Anna packed in her years working in web design, but has opened Hackney’s newest knit shop to indulge her passion for the craft. “It’s a departure from working online,” she says. “Being online all the time has its frustrations, there’s something very real about making things with your hands, that people can enjoy.”

True to that departure from the digital, every available space on Wild and Woolly’s walls is dedicated to the handicraft – no modern trickery can bypass the patience it takes to weave a ball of wool into ear muffs.
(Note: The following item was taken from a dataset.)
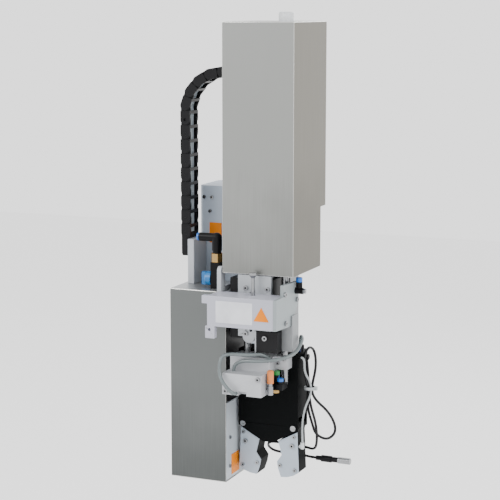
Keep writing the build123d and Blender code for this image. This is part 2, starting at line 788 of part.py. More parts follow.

The most advanced contraption available inside is a wooden hand-cranked mechanism for balling up yarn. There are more variations of needle than I knew were necessary and more types of wool stuffed into the displays than I knew existed, from Aran through to Alpaca. Anna sources as much of it locally as she can.

The Alpacas aren’t even from the Andes, they’re lucky enough to live in the Lake District. Some of the goods are sourced as close as Leytonstone and Shacklewell Road.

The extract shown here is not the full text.